Dirichlet forms and critical exponents on fractals

Qingsong Gu, Ka-Sing Lau

Published 2017-03-21Version 1

Let $B^{\sigma}_{2, \infty}$ denote the Besov space defined on a compact set $K \subset {\Bbb R}^d$ with an $\alpha$-regular measure $\mu$. The {\it critical exponent} $\sigma^*$ is the largest $\sigma$ such that $B^{\sigma^*}_{2, \infty}$ remains non-trivial. The exponent is determined by the geometry of $K$ and $\mu$. In the analysis of fractals, it is known that for many standard self-similar sets $K$, $B^{\sigma^*}_{2, \infty}$ is the domain of some local regular Dirichlet forms.

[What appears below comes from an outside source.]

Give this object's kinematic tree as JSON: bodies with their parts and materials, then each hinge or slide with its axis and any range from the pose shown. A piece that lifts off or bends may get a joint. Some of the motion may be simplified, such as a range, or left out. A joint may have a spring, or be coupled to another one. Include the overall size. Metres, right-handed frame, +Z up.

In this paper, we study two anomalous p.c.f. fractals $K$. On the first $K$, we provide two constructions of the local regular Dirichlet forms that do not have $B^{\sigma^*}_{2, \infty}$ as domain; one satisfies the well-known energy self-similar identity, the other one does not, and is not a conventional kind. For the second $K$, we show that the associated Besov space has two critical exponents, which is different from the usual perception. In the proof, we first discretize the Besov norm in terms of the boundary of the p.c.f. set, then determine the critical exponents and construct the Dirichlet forms through some electrical network techniques.